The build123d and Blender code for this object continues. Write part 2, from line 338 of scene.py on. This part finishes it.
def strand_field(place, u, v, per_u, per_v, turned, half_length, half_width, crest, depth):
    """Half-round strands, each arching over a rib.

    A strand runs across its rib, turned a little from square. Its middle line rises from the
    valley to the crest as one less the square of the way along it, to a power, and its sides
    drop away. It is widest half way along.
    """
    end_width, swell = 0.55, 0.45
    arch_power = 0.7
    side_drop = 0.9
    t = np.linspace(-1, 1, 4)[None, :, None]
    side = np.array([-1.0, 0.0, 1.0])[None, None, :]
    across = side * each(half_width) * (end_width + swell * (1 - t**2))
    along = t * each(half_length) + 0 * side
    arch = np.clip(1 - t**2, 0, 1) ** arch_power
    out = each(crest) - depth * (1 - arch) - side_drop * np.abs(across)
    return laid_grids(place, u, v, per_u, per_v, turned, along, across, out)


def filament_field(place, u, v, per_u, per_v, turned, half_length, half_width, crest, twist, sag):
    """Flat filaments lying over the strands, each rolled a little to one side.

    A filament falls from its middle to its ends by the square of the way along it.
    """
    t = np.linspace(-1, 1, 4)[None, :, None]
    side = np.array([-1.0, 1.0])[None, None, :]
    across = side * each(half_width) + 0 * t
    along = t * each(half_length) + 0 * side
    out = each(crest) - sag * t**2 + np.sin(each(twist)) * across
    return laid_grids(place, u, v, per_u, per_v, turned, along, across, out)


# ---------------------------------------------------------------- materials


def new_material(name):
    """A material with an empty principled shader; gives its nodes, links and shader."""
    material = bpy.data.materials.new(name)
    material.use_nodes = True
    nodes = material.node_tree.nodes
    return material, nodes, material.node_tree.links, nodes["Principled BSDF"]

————

Print exactly, and only, the lines beginning at the top of the listing and ending at the line with "over a rib.".

The build123d and Blender code for this object continues. Write part 2, from line 338 of scene.py on. This part finishes it.
def strand_field(place, u, v, per_u, per_v, turned, half_length, half_width, crest, depth):
    """Half-round strands, each arching over a rib.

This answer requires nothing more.